Interesting though that there’s an attraction in the heat of battle; it does raise questions about why Caleb would so easily connect in that context. After that, there’s a sort of ‘Drug Trip’ styled sequence, juxtaposed against the world becoming chaotic again, but what’s really interesting is what comes next. Returning pal Giggles tells Caleb it’s ‘reality’, but we know there are five levels.
It becomes clear at the beach when the familiar strumming score of The Shining plays and we know then: Horror. So again reality is stretched and shattered, and we know that Caleb also has a secret backstory. What that is yet, we still don’t know.

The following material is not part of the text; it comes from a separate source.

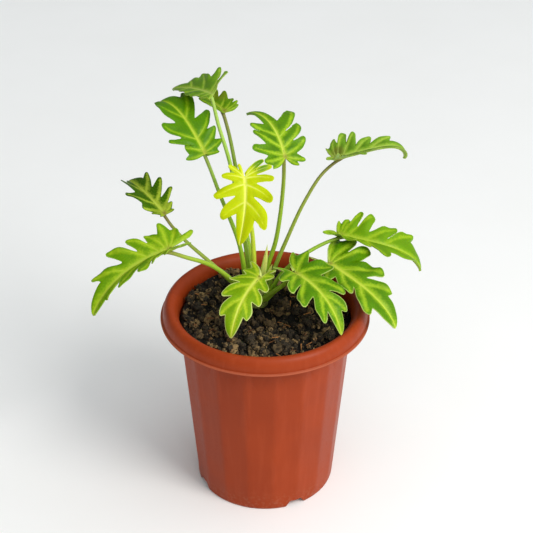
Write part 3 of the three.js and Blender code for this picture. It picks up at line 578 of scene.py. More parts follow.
# A row holds one leaf's sizes and angles. at is where the blade joins its stalk, and long the midrib's
# length. head, pitch and roll turn the midrib at the stalk and at the tip, fold raises the left and right
# halves at both, in degrees, and curl droops them, in degrees a millimetre. lobes lists the pairs of veins:
# where a pair leaves the midrib, then along, out and notch, left and right. start and by lay out the
# stalk, and thick is its thickness at the foot and at the neck.
LEAVES = {
    "top": usual_leaf(
        at=(-36, 36, 296), long=43, head=(129, 141), pitch=(-7, -25), roll=(-14, -10), fold=(6, 14, 6, 14),
        curl=(0.2, 0.2), tint="sheen", blush=0.1, faint=0.7,
        lobes=((0, -3.5, 6, 5, 2, 7.5, 7), (2, 4, 8, 7, 9, 23, 12.5), (7, 12, 10, 9, 13.5, 22, 13),
               (15, 22.5, 7, 5, 24.5, 15, 10.5), (25, 31, 5, 4, 31, 8, 5)),
        start=(-10, 25), by=((-14, 26, 182), (-24, 33, 242), (-32, 36, 272)), thick=(3.9, 2.4),
    ),
    "back": usual_leaf(
        at=(-28, 47, 277), long=44, head=(133, 135), pitch=(15, -17), roll=(-6, -6), fold=(36, 12, 30, 12),
        curl=(0.2, 0.2), tint="olive", blush=0.7, stain=(14, -8, 6), faint=0.6,
        lobes=((0, -1, 7, 6, -2, 11, 8), (1, 3, 9, 7, 1.5, 13, 9.5), (3, 9, 12, 7, 7, 13.5, 10),
               (8, 16, 12, 6, 14, 12, 6.5), (16, 25, 10, 5, 23, 11, 6), (27, 35, 7, 4, 34, 8, 4)),
        start=(-6, 26), by=((-12, 33, 178), (-21, 43, 237), (-26, 46, 264)), thick=(3.9, 2.4),
    ),
    "upper_left": usual_leaf(
        at=(-41, 18, 260), long=58, head=(129, 135), pitch=(42, -39), roll=(-8, 0), bend=2.9, tint="moss",
        blush=0.4, faint=0.6,
        lobes=((0, 0.5, 15.5, 12, -3, 10, 9.5), (2, 10.5, 11, 7, 4.5, 15.5, 11.5),
               (8, 16.5, 22, 11.5, 14, 15.5, 10), (17, 29, 20.5, 9, 26, 18.5, 6.5),
               (32, 47, 11, 9.5, 49.5, 15.5, 10)),
        start=(-13, 22), by=((-18, 20, 185), (-31, 19, 226), (-38, 18, 249)), thick=(4.1, 2.5),
    ),
    "upper_middle": usual_leaf(
        at=(14, 34, 248), long=53, head=(109, 143), pitch=(45, -29), roll=(6, 8), bend=1.8, swell=0.14,
        tint="bright", blush=0.6, faint=0.72,
        lobes=((0, -7.5, 11.5, 11, -7, 9, 8), (2, -1.5, 17, 13.5, -3.5, 15, 9),
               (6, 11.5, 23.5, 12.5, 10.5, 18.5, 9.5), (13, 24, 18.5, 10.5, 21.5, 20.5, 7.5),
               (22, 30, 18, 6, 33, 23, 6)),
        start=(-2, 25), by=((2, 25, 165), (8, 26, 187), (13, 31, 231)), thick=(3.9, 2.6),
    ),
    "upper_right": usual_leaf(
        at=(49, 24, 253), long=57, head=(2, 14), pitch=(14, -120), fold=(18, 32, 14, 16), curl=(0.2, 0),
        bend=5, swell=0.1, tint="sheen", blush=0.7, stain=(2, 5, 5), faint=0.6,
        lobes=((0, -6, 14, 12, -6, 8, 5), (1, 0.5, 19.5, 13.5, 2, 14, 8), (5, 9.5, 24.5, 13.5, 11, 17, 9),
               (11, 16.5, 19, 8, 20, 17, 8), (17, 27, 12.5, 6, 30, 15, 7), (27, 40, 8.5, 5.5, 42, 9, 5)),
        start=(1, 22), by=((8, 22, 168), (15, 23, 187), (27, 24, 217), (40, 24, 241)), thick=(3.6, 2.2),
    ),
    "left": usual_leaf(
        at=(-71, 28, 206), long=48, head=(138, 120), pitch=(29, -22), roll=(-12, -5), fold=(30, 10, 30, 10),
        curl=(0.2, 0.3), swell=0.06, tint="dark", blush=0.8, faint=0.8,
        lobes=((0, -1, 6, 5, -1.5, 7, 6.5), (1, 3, 12, 9, 4.5, 10.5, 7.5), (6, 10, 14.5, 12, 15.5, 17.5, 6.5),
               (15, 24.5, 17.5, 8.5, 26.5, 16, 7), (26, 42, 8, 4.5, 40.5, 13, 8)),
        start=(-14, 18), by=((-39, 16, 173), (-55, 20, 187), (-66, 26, 197)), thick=(3.6, 2.2),
    ),
    "lower_left": usual_leaf(
        at=(-65, -19, 206), long=72, head=(204, 224), pitch=(-10, -61), fold=(32, 32, 10, 26), curl=(0, 0.3),
        bend=1.8, swell=0.14, tint="fresh", blush=0.5, faint=0.55,
        lobes=((0, -14, 8, 6, -20.5, 8, 6), (1, -4, 15, 10, -9.5, 14.5, 14), (3, 8, 18, 10, 0, 19.5, 13.5),
               (7, 19, 19, 9, 10.5, 18, 10.5), (13, 30, 18, 8, 22, 20, 8.5), (22, 46, 9.5, 6, 36, 20.5, 7.5),
               (37, 57, 6, 5, 53.5, 13, 7.5)),
        start=(-13, 13), by=((-22, 7, 162), (-37, -1, 181), (-54, -14, 196)), thick=(4.2, 2.8),
    ),
    "young_gold": usual_leaf(
        at=(-14, 14, 243), long=48, head=(-81, -117), pitch=(-41, -67), fold=(8, 8, 8, 8), swell=0.17,
        tint="gold", blush=0, stain=(-8, 12, 6), lean=0.1, faint=0.4,
        lobes=((0, -11, 14.5, 7, -10.5, 3, 3), (0.5, -6.5, 20, 8.5, -9, 10.5, 7), (2, 3, 20, 8, -2, 16, 7.5),
               (7, 17.5, 18.5, 6, 15.5, 21.5, 7), (19, 34.5, 16.5, 8, 31.5, 15.5, 5.5)),
        start=(-8, 20), by=((-8, 20, 171), (-9, 20, 196), (-13, 19, 225)), thick=(4.2, 2.8),
    ),
    "front": usual_leaf(
        at=(-4, -4, 173), long=55, head=(-117, -114), pitch=(2, -74), fold=(-14, 10, -14, 10), swell=0.17,
        tint="lime", blush=0.3, faint=0.75,
        lobes=((0, -16, 5, 4, -13, 13.5, 10), (1, -8.5, 8, 5, -1, 13.5, 9.5), (6, 12.5, 11.5, 5.5, 13, 17, 9),
               (15, 26.5, 12.5, 6.5, 27.5, 15.5, 8.5), (28, 40, 8, 5, 41.5, 11, 7.5)),
        start=(-8, 10), by=((-8, 6, 158), (-6, 1, 167)), thick=(3.8, 2.6),
    ),
    "front_right": usual_leaf(
        at=(22, -6, 178), long=59, head=(-47, -53), pitch=(-2, -74), fold=(16, 10, 10, 10), swell=0.16,
        tint="grass", blush=0.4, faint=0.8,
        lobes=((0, -18, 14, 13, -15.5, 8.5, 6.5), (1, -9.5, 21, 13, 2.5, 17.5, 12),
               (5, 14.5, 21.5, 10, 16.5, 20.5, 8.5), (16, 34, 15, 6, 30.5, 22, 8.5),
               (30, 45, 8.5, 5.5, 46, 12, 5)),
        start=(-4, 10), by=((2, 7, 151), (10, 4, 159), (16, 1, 167)), thick=(4, 2.6),
    ),
    "lower_right": usual_leaf(
        at=(46, 12, 175), long=71, head=(-49, -32), pitch=(-6, -70), fold=(7, 10, 10, 10), bend=2.2,
        swell=0.13, tint="grass", blush=0.6, faint=0.65,
        lobes=((0, -19, 25.5, 24.5, -11, 10, 8), (1, -6, 31.5, 18, -2, 16, 9), (5, 9, 33, 17.5, 14, 17, 10),
               (17, 35, 21.5, 8, 33, 15, 7.5), (35, 49.5, 14, 9.5, 51, 17, 10.5)),
        start=(0, 13), by=((12, 10, 157), (28, 9, 168)), thick=(3.8, 2.6),
    ),
    "right": usual_leaf(
        at=(54, 38, 183), long=72, head=(-22, 19), pitch=(-4, -72), fold=(30, 26, 24, -12), curl=(0.3, 0),
        bend=2.2, tint="plain", blush=0.4, faint=0.85,
        lobes=((0, -4, 10, 9.5, -10, 10, 5), (2, 2, 15, 12.5, 2, 12, 8), (6, 11, 23, 10, 13, 10, 7),
               (13, 22, 23, 8, 24, 9, 7), (25, 41.5, 17, 6, 35, 19.5, 9.5), (39, 56.5, 18, 12, 60, 4, 3)),
        start=(2, 17), by=((11, 16, 162), (25, 21, 174), (43, 31, 180)), thick=(3.8, 2.4),
    ),
}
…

I think ultimately the experiment of genre-switching worked well, being simply entertaining in some segments and ending with an uncanny world of confusion that sets things up well for the future. Serac as a character feels like he’s not quite complete yet, but I wonder if there’s more to it yet.
Sometimes delving into this sort of meta-narrative can be cheeky or annoying, but I think it worked well here; the sort of fun I prefer from my crazy sci-fi nonsense.
Westworld airs Sundays at 9:00 PM on HBO.